Nor is oil the only energy risk stemming from the Ukraine conflict. Over the course of 2022, Moscow choked off pipeline shipments of natural gas, sending European prices to historic highs. Prices equivalent to $410 per barrel of oil drove down demand, while policymakers worked to replace lost Russian supplies and build up gas storage for what has so far turned out to be a mild winter.
All this eased prices as the year closed, but 2023 will likely be harder. For the first half of 2022, gas was still flowing through Nord Stream 1, a major pipeline that has since been rendered inoperable by an unexplained explosion. Europe will need to rely on costly liquid natural gas (LNG) and longer-range pipeline shipments to meet 2023’s demand and refill storage tanks for next winter. This all but ensures that prices will remain elevated, threatening not just household and government budgets but also the competitiveness of energy-intensive industries such as steel and glass manufacturing. Public support for Ukraine remains strong across the continent, but whether that will endure through a second year of war-related energy disruptions will be a key story to watch in 2023.
Transition in Washington
The 118th Congress began last week, inaugurating a new term of divided government. Democrats expanded their narrow control of the Senate, while Republicans took over the House with a wafer-thin majority of just four seats, where they are already grappling with historic, self-inflicted challenges. It is easy to dismiss these early disruptions as unseemly bickering that will soon be forgotten in the tide of everyday politics. On the contrary, this suggests that everyday politics will be thin on the ground in this Congress.

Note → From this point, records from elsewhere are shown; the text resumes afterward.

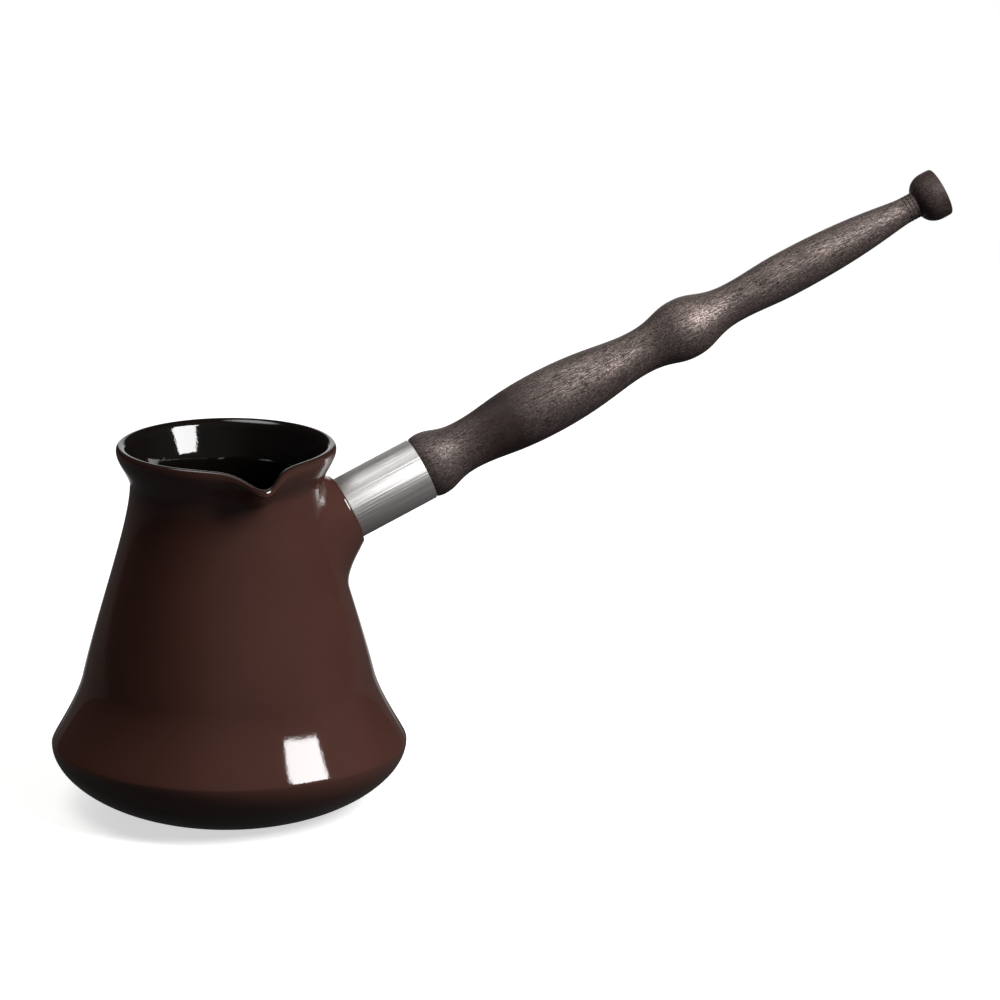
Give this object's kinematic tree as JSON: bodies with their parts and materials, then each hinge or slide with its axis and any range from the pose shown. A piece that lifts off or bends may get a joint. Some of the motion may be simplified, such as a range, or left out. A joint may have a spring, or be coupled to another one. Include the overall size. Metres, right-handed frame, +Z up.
{
  "type": "turkish coffee pot",
  "caption": "Glazed ceramic Turkish coffee pot, bell shaped with a pulled pouring lip, and a turned wooden handle in a metal ferrule that unscrews from the boss.",
  "frame": {"origin": "centre of the flat underside of the foot, on the table", "axes": "+Z up the axis of the pot, +X towards the side that the handle leaves and rises to, -Y towards the pouring lip"},
  "size_m": [0.301, 0.115, 0.1947],
  "materials": {
    "brown_glazed_ceramic": "glossy dark brown glaze outside, glossy black glaze inside",
    "bush_brass": "turned",
    "cement": "matte, set cement",
    "washer_rubber": "matte, heat-proof",
    "stud_steel": "zinc plated, threaded",
    "ferrule_metal": "bright, brushed along its length",
    "stained_wood": "dark brown stain with open grain, satin"
  },
  "bodies": {
    "pot": {"pot_body": "brown_glazed_ceramic", "thread_bush": "bush_brass", "cement_bed": "cement"},
    "washer": {"heat_washer": "washer_rubber"},
    "handle": {"ferrule": "ferrule_metal", "handle_stud": "stud_steel", "handle_grip": "stained_wood"}
  },
  "joints": [
    {"name": "handle_draw", "type": "slide", "parent": "pot", "child": "washer", "axis": [0.907, 0, 0.421], "range_m": [0, 0.012]},
    {"name": "handle_unscrew", "type": "hinge", "parent": "washer", "child": "handle", "pos_m": [0, 0, 0.0762], "axis": [0.907, 0, 0.421], "range_deg": [0, 4320]}
  ],
  "couplings": [
    {"joint": "handle_draw", "follows": "handle_unscrew", "m_per_rad": 0.00015915}
  ]
}
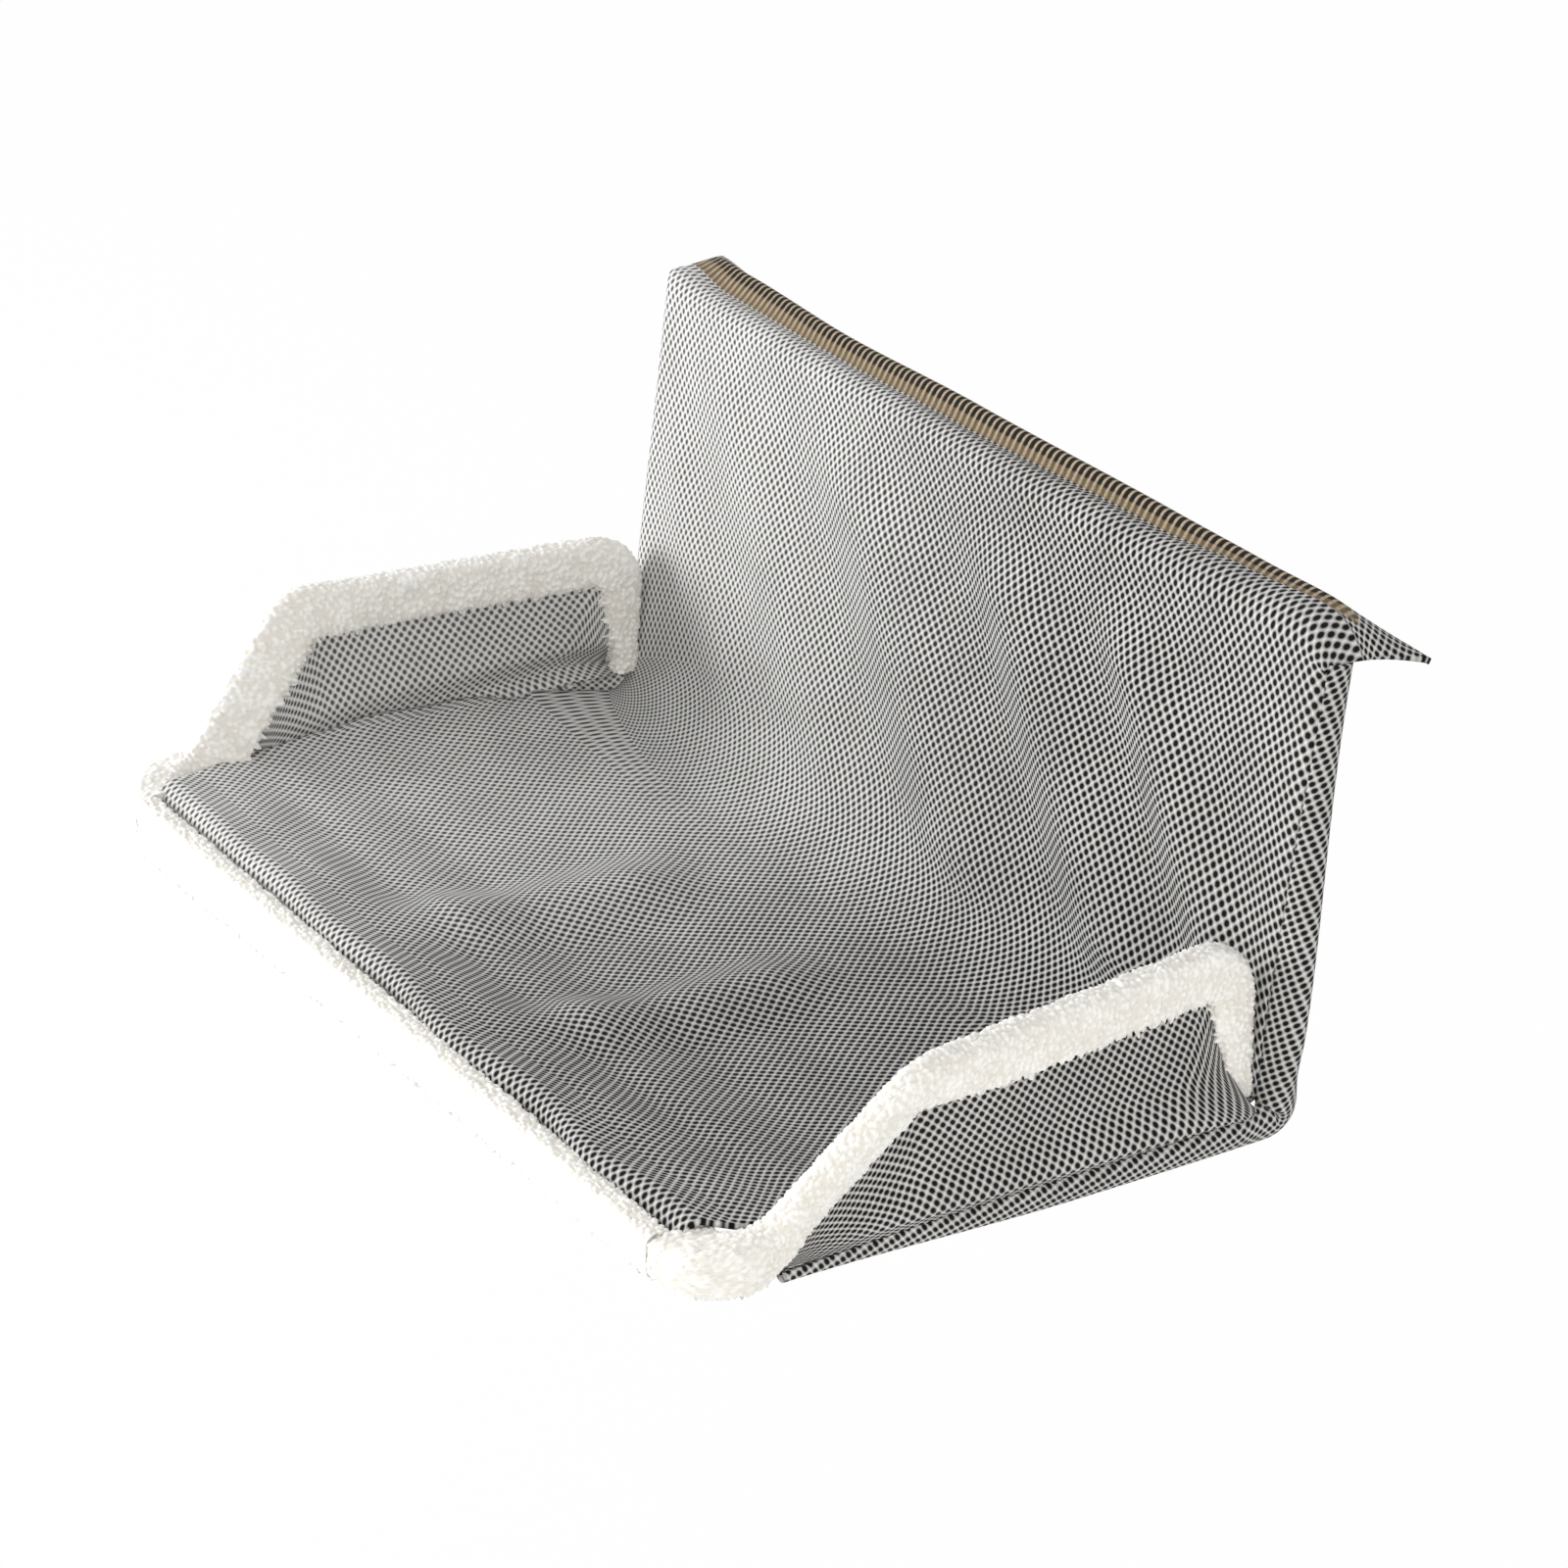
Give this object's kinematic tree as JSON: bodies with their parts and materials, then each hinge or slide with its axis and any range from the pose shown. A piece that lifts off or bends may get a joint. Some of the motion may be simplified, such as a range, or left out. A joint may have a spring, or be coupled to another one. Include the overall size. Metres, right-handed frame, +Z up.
{
  "type": "cat window hammock",
  "caption": "Cat window hammock: grey honeycomb mesh seat with cream fleece arm and front trims, on a steel tube frame that hangs from a board by two sliding hooks.",
  "frame": {"origin": "top front edge of the board that the hooks hang over, midway along the hammock", "axes": "+X along the board to the right as seen from the room, +Y back over the board, +Z up"},
  "size_m": [0.4966, 0.3352, 0.2148],
  "materials": {
    "painted_steel": "satin black powder coat",
    "zinc_steel": "bright zinc plate",
    "black_rubber": "matt",
    "black_plastic": "fine grained",
    "grey_mesh": "open honeycomb knit",
    "cream_fleece": "curly fleece"
  },
  "bodies": {
    "frame": {"back_panel": "grey_mesh", "front_bar": "painted_steel", "front_trim": "cream_fleece", "hook_bar": "painted_steel", "hook_left_plug": "zinc_steel", "hook_left_screw": "zinc_steel", "hook_right_plug": "zinc_steel", "hook_right_screw": "zinc_steel", "left_arm_hoop": "painted_steel", "left_arm_trim": "cream_fleece", "left_bumper": "black_rubber", "left_foot_cap": "black_plastic", "left_hook_guide": "painted_steel", "left_rest_pad": "black_rubber", "left_side_strip": "grey_mesh", "left_side_wall": "grey_mesh", "left_upright": "painted_steel", "lower_bar": "painted_steel", "lower_left_plug": "zinc_steel", "lower_left_screw": "zinc_steel", "lower_right_plug": "zinc_steel", "lower_right_screw": "zinc_steel", "right_arm_hoop": "painted_steel", "right_arm_trim": "cream_fleece", "right_bumper": "black_rubber", "right_foot_cap": "black_plastic", "right_hook_guide": "painted_steel", "right_rest_pad": "black_rubber", "right_side_strip": "grey_mesh", "right_side_wall": "grey_mesh", "right_upright": "painted_steel", "seat_panel": "grey_mesh", "top_bar": "painted_steel", "top_left_plug": "zinc_steel", "top_left_screw": "zinc_steel", "top_right_plug": "zinc_steel", "top_right_screw": "zinc_steel"},
    "left_hook_slide": {"left_hook": "painted_steel", "left_tip_pad": "black_rubber"},
    "right_hook_slide": {"right_hook": "painted_steel", "right_tip_pad": "black_rubber"},
    "left_clamp": {"left_clamp_knob": "black_plastic", "left_clamp_screw": "zinc_steel"},
    "right_clamp": {"right_clamp_knob": "black_plastic", "right_clamp_screw": "zinc_steel"}
  },
  "joints": [
    {"name": "left_hook_travel", "type": "slide", "parent": "frame", "child": "left_hook_slide", "axis": [0, 1, 0], "range_m": [0, 0.025]},
    {"name": "left_clamp_turn", "type": "hinge", "parent": "frame", "child": "left_clamp", "pos_m": [-0.1, 0.0093, 0.02], "axis": [0, 0, 1], "range_deg": [0, 360]},
    {"name": "right_hook_travel", "type": "slide", "parent": "frame", "child": "right_hook_slide", "axis": [0, 1, 0], "range_m": [0, 0.025]},
    {"name": "right_clamp_turn", "type": "hinge", "parent": "frame", "child": "right_clamp", "pos_m": [0.1, 0.0093, 0.02], "axis": [0, 0, 1], "range_deg": [0, 360]}
  ]
}
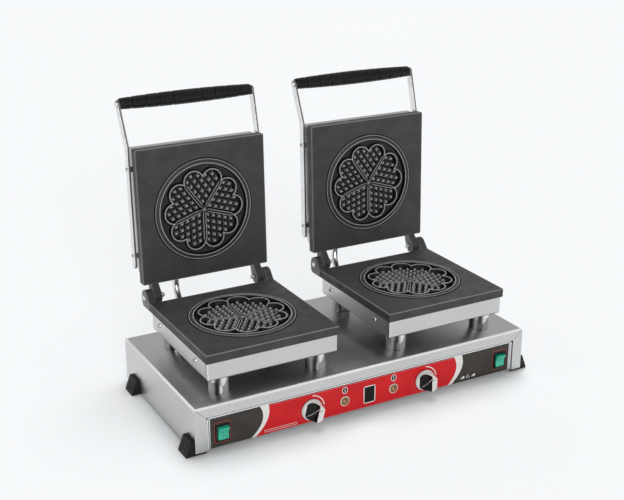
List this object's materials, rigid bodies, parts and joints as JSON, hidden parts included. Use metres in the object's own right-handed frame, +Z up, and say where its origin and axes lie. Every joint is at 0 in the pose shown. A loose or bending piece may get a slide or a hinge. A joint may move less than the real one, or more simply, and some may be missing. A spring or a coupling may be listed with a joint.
{
  "type": "double waffle maker",
  "caption": "Double table-top waffle maker with two hinged pairs of square cast heart-waffle plates, handles, and a steel base with a red control panel",
  "frame": {"origin": "middle of the outer box at table height, with both lids open", "axes": "+X to the right seen from the front, +Y to the back, +Z up"},
  "size_m": [0.671, 0.3826, 0.5017],
  "materials": {
    "brushed_steel": "brushed stainless sheet",
    "polished_steel": "polished stainless",
    "cast_iron": "blasted cast iron, fine speckle",
    "black_plastic": "moulded, satin",
    "panel_print": "printed overlay, satin, red with charcoal ends",
    "knob_plastic": "silver moulding",
    "green_rocker": "translucent green",
    "amber_lens": "translucent amber with a pale collar",
    "ceramic": "glazed ceramic",
    "switch_body": "moulded",
    "element_sheath": "oxidised steel sheath"
  },
  "bodies": {
    "base": {"base_housing": "brushed_steel", "base_floor": "brushed_steel", "control_panel": "brushed_steel", "panel_overlay": "panel_print", "mains_cable_gland": "black_plastic", "terminal_block": "ceramic", "foot_front_left": "black_plastic", "foot_rear_left": "black_plastic", "thermostat_left": "switch_body", "rocker_frame_left": "black_plastic", "lamp_left": "amber_lens", "foot_front_right": "black_plastic", "foot_rear_right": "black_plastic", "thermostat_right": "switch_body", "rocker_frame_right": "black_plastic", "lamp_right": "amber_lens", "left_lower_tray": "brushed_steel", "left_lower_plate": "cast_iron", "left_lower_element": "element_sheath", "left_post_front_left": "polished_steel", "left_post_front_right": "polished_steel", "left_post_rear_left": "polished_steel", "left_post_rear_right": "polished_steel", "left_hinge_pin_left": "polished_steel", "left_hinge_pin_right": "polished_steel", "left_conduit_gland_base": "black_plastic", "left_conduit": "polished_steel", "right_lower_tray": "brushed_steel", "right_lower_plate": "cast_iron", "right_lower_element": "element_sheath", "right_post_front_left": "polished_steel", "right_post_front_right": "polished_steel", "right_post_rear_left": "polished_steel", "right_post_rear_right": "polished_steel", "right_hinge_pin_left": "polished_steel", "right_hinge_pin_right": "polished_steel", "right_conduit_gland_base": "black_plastic", "right_conduit": "polished_steel"},
    "left_lid": {"left_upper_plate": "cast_iron", "left_upper_cover": "brushed_steel", "left_upper_element": "element_sheath", "left_handle_arm_left": "polished_steel", "left_handle_arm_right": "polished_steel", "left_handle_rod": "polished_steel", "left_handle_grip": "black_plastic", "left_conduit_gland_lid": "black_plastic"},
    "right_lid": {"right_upper_plate": "cast_iron", "right_upper_cover": "brushed_steel", "right_upper_element": "element_sheath", "right_handle_arm_left": "polished_steel", "right_handle_arm_right": "polished_steel", "right_handle_rod": "polished_steel", "right_handle_grip": "black_plastic", "right_conduit_gland_lid": "black_plastic"},
    "knob_left_body": {"knob_left": "knob_plastic", "thermostat_shaft_left": "polished_steel"},
    "knob_right_body": {"knob_right": "knob_plastic", "thermostat_shaft_right": "polished_steel"},
    "rocker_left_body": {"rocker_left": "green_rocker"},
    "rocker_right_body": {"rocker_right": "green_rocker"}
  },
  "joints": [
    {"name": "left_lid_hinge", "type": "hinge", "parent": "base", "child": "left_lid", "pos_m": [-0.168, 0.11046, 0.161], "axis": [1, 0, 0], "range_deg": [0, 92], "deforming": ["left_conduit"]},
    {"name": "right_lid_hinge", "type": "hinge", "parent": "base", "child": "right_lid", "pos_m": [0.168, 0.11046, 0.161], "axis": [1, 0, 0], "range_deg": [0, 92], "deforming": ["right_conduit"]},
    {"name": "knob_left_turn", "type": "hinge", "parent": "base", "child": "knob_left_body", "pos_m": [-0.1115, -0.16934, 0.0295], "axis": [0, 1, 0], "range_deg": [-14, 256]},
    {"name": "knob_right_turn", "type": "hinge", "parent": "base", "child": "knob_right_body", "pos_m": [0.1115, -0.16934, 0.0295], "axis": [0, 1, 0], "range_deg": [0, 270]},
    {"name": "rocker_left_tilt", "type": "hinge", "parent": "base", "child": "rocker_left_body", "pos_m": [-0.272, -0.16604, 0.03], "axis": [1, 0, 0], "range_deg": [-22, 0]},
    {"name": "rocker_right_tilt", "type": "hinge", "parent": "base", "child": "rocker_right_body", "pos_m": [0.272, -0.16604, 0.03], "axis": [1, 0, 0], "range_deg": [-22, 0]}
  ]
}
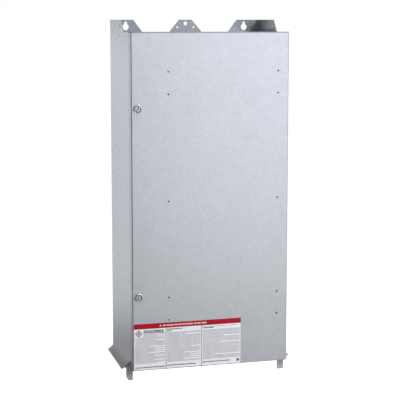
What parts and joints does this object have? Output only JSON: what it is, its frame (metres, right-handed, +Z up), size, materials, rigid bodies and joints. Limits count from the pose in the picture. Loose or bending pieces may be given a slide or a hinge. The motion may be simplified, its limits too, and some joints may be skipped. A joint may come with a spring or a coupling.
{
  "type": "breaker panel box",
  "caption": "Tall wall-hung galvanised electrical distribution box with keyhole ears, a side-hinged pan cover on quarter-turn latches, and a main and branch breaker interior.",
  "frame": {"origin": "on the back wall's outer face, halfway across the box and halfway up its cover", "axes": "+X to the right seen from the front, +Y into the wall, +Z up"},
  "size_m": [0.5616, 0.2905, 1.128],
  "materials": {
    "galvanised_sheet": "galvanised, fine spangle",
    "galvanised_cover": "galvanised, fine spangle, satin",
    "zinc_fittings": "bright zinc plate",
    "label_paper": null,
    "breaker_black": "moulded",
    "toggle_black": "smooth moulded",
    "support_red": "glass-filled polyester",
    "tinned_bus": "tin plated",
    "lug_aluminium": "extruded, plain",
    "deadfront_grey": "grey enamel",
    "trip_red": "smooth moulded"
  },
  "bodies": {
    "enclosure": {"enclosure_wrapper": "galvanised_sheet", "top_wall": "galvanised_sheet", "bottom_wall": "galvanised_sheet", "latch_strike_rail": "galvanised_sheet", "interior_pan": "galvanised_sheet", "pan_bracket_lower": "galvanised_sheet", "pan_bracket_upper": "galvanised_sheet", "deadfront_rail_left": "galvanised_sheet", "deadfront_rail_right": "galvanised_sheet", "upper_hinge_wall_leaf": "zinc_fittings", "upper_hinge_pin": "zinc_fittings", "lower_hinge_wall_leaf": "zinc_fittings", "lower_hinge_pin": "zinc_fittings", "deadfront_screw_lower_left": "zinc_fittings", "deadfront_screw_lower_right": "zinc_fittings", "deadfront_screw_upper_left": "zinc_fittings", "deadfront_screw_upper_right": "zinc_fittings", "bus_support_base": "support_red", "neutral_insulator": "support_red", "bus_bar_a": "tinned_bus", "line_lug_a": "lug_aluminium", "bus_bar_b": "tinned_bus", "line_lug_b": "lug_aluminium", "bus_bar_c": "tinned_bus", "line_lug_c": "lug_aluminium", "neutral_bar": "lug_aluminium", "ground_bar": "lug_aluminium", "branch_case_left_1": "breaker_black", "branch_case_left_2": "breaker_black", "branch_case_left_3": "breaker_black", "branch_case_left_4": "breaker_black", "branch_case_right_1": "breaker_black", "branch_case_right_2": "breaker_black", "branch_case_right_3": "breaker_black", "main_breaker_case": "breaker_black", "filler_plate": "breaker_black", "deadfront_panel": "deadfront_grey"},
    "cover": {"front_cover": "galvanised_cover", "cover_stiffener_left": "galvanised_cover", "cover_stiffener_right": "galvanised_cover", "cover_label": "label_paper", "upper_latch_bezel": "zinc_fittings", "upper_latch_nut": "zinc_fittings", "lower_latch_bezel": "zinc_fittings", "lower_latch_nut": "zinc_fittings", "upper_hinge_cover_leaf": "zinc_fittings", "lower_hinge_cover_leaf": "zinc_fittings"},
    "upper_latch": {"upper_latch_rotor": "zinc_fittings", "upper_latch_pawl": "zinc_fittings"},
    "lower_latch": {"lower_latch_rotor": "zinc_fittings", "lower_latch_pawl": "zinc_fittings"},
    "main_toggle": {"main_breaker_handle": "toggle_black"},
    "trip_button": {"main_trip_button": "trip_red"},
    "left_toggle_1": {"branch_handle_left_1": "toggle_black"},
    "left_toggle_2": {"branch_handle_left_2": "toggle_black"},
    "left_toggle_3": {"branch_handle_left_3": "toggle_black"},
    "left_toggle_4": {"branch_handle_left_4": "toggle_black"},
    "right_toggle_1": {"branch_handle_right_1": "toggle_black"},
    "right_toggle_2": {"branch_handle_right_2": "toggle_black"},
    "right_toggle_3": {"branch_handle_right_3": "toggle_black"}
  },
  "joints": [
    {"name": "cover_hinge", "type": "hinge", "parent": "enclosure", "child": "cover", "pos_m": [0.2575, -0.2545, 0], "axis": [0, 0, 1], "range_deg": [0, 105]},
    {"name": "upper_latch_turn", "type": "hinge", "parent": "cover", "child": "upper_latch", "pos_m": [-0.2348, -0.288, 0.291], "axis": [0, 1, 0], "range_deg": [0, 90]},
    {"name": "lower_latch_turn", "type": "hinge", "parent": "cover", "child": "lower_latch", "pos_m": [-0.2348, -0.288, -0.293], "axis": [0, 1, 0], "range_deg": [0, 90]},
    {"name": "main_toggle_throw", "type": "hinge", "parent": "enclosure", "child": "main_toggle", "pos_m": [0, -0.2001, 0.2325], "axis": [-1, 0, 0], "range_deg": [0, 40]},
    {"name": "trip_button_push", "type": "slide", "parent": "enclosure", "child": "trip_button", "axis": [0, 1, 0], "range_m": [0, 0.0025], "stiffness_N_per_m": 400},
    {"name": "left_toggle_1_throw", "type": "hinge", "parent": "enclosure", "child": "left_toggle_1", "pos_m": [-0.095, -0.2016, 0.02], "axis": [0, 0, 1], "range_deg": [0, 40]},
    {"name": "left_toggle_2_throw", "type": "hinge", "parent": "enclosure", "child": "left_toggle_2", "pos_m": [-0.095, -0.2016, -0.085], "axis": [0, 0, 1], "range_deg": [0, 40]},
    {"name": "left_toggle_3_throw", "type": "hinge", "parent": "enclosure", "child": "left_toggle_3", "pos_m": [-0.095, -0.2016, -0.19], "axis": [0, 0, 1], "range_deg": [0, 40]},
    {"name": "left_toggle_4_throw", "type": "hinge", "parent": "enclosure", "child": "left_toggle_4", "pos_m": [-0.095, -0.2016, -0.295], "axis": [0, 0, 1], "range_deg": [0, 40]},
    {"name": "right_toggle_1_throw", "type": "hinge", "parent": "enclosure", "child": "right_toggle_1", "pos_m": [0.095, -0.2016, 0.02], "axis": [0, 0, -1], "range_deg": [0, 40]},
    {"name": "right_toggle_2_throw", "type": "hinge", "parent": "enclosure", "child": "right_toggle_2", "pos_m": [0.095, -0.2016, -0.085], "axis": [0, 0, -1], "range_deg": [0, 40]},
    {"name": "right_toggle_3_throw", "type": "hinge", "parent": "enclosure", "child": "right_toggle_3", "pos_m": [0.095, -0.2016, -0.19], "axis": [0, 0, -1], "range_deg": [0, 40]}
  ]
}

The window for federal energy and climate legislation is, at best, closed. Perhaps there will be scope for climate-friendly provisions in forthcoming legislation like the Farm Bill, where there is at least tentative interest in supporting practices that boost carbon sequestration, soil health, and water retention. To date, however, such practices are utilized by a small minority of farmers, making them important growth opportunities but marginal sources of abatement compared to changes in power generation or transportation infrastructure.
At worst, Congressional climate skeptics could utilize proposed rule changes to gut climate and energy programs and zero out salaries or staffing levels for important implementing agencies; hamstring the regulatory process with investigations and hearings; weaponize the debt limit to force discretionary spending cuts; or even force out the Speaker in favor of someone more amenable to their interests. Of course, climate and energy issues are not at the top of the House Republican agenda, and Senate Democrats and the White House would certainly fight back. But with the debt limit looming and some Members’ appetites for nihilism apparently limitless, climate and energy watchers should expect some fireworks.
International Climate Implementation
The 2022 UN Climate Summit reached agreement on a “loss and damage” mechanism to compensate countries for the costs climate change is imposing today, a long-sought goal of vulnerable countries. Though the agreement was celebrated as a landmark, it is far from clear how establishing yet another financing scheme fulfilled the summit’s goal of policy implementation, or how diverting time, attention, and funding from existing mitigation and adaptation efforts will serve at-risk states.
This year’s summit, which will take place in the United Arab Emirates, will need to find a way not only to flesh out the thin agreement on loss and damage reached in Sharm el Sheikh but also meet critical new deadlines. Countries are scheduled to report progress toward their previous emissions reductions pledges – pledges it is already abundantly clear most will miss. Wealthy countries will be challenged to deliver on climate financing promises they made more than a decade ago, and to begin filling a fund for adaptation assistance pledged two summits ago. In a summit hosted by a petrostate, in the middle of what is projected to be a global recession, and on the cusp of a second winter of energy disruptions, these talks will face stiff headwinds.
All that said, the signals for 2023 on the international climate front are not uniformly bad. The United States and China have taken tentative steps out of the diplomatic nadir that followed former Speaker Nancy Pelosi’s trip to Taiwan last August. Though significant differences remain between the two powers on a wide range of issues, China experts expect that climate will continue to be a promising area for bilateral cooperation.
Separately, momentum seems to be building toward reforms of international financial institutions that will allow them to take a more prominent role in financing mitigation and adaptation projects. As such, the outcomes of the Spring Meetings of the World Bank and International Monetary Fund will also be key to watch.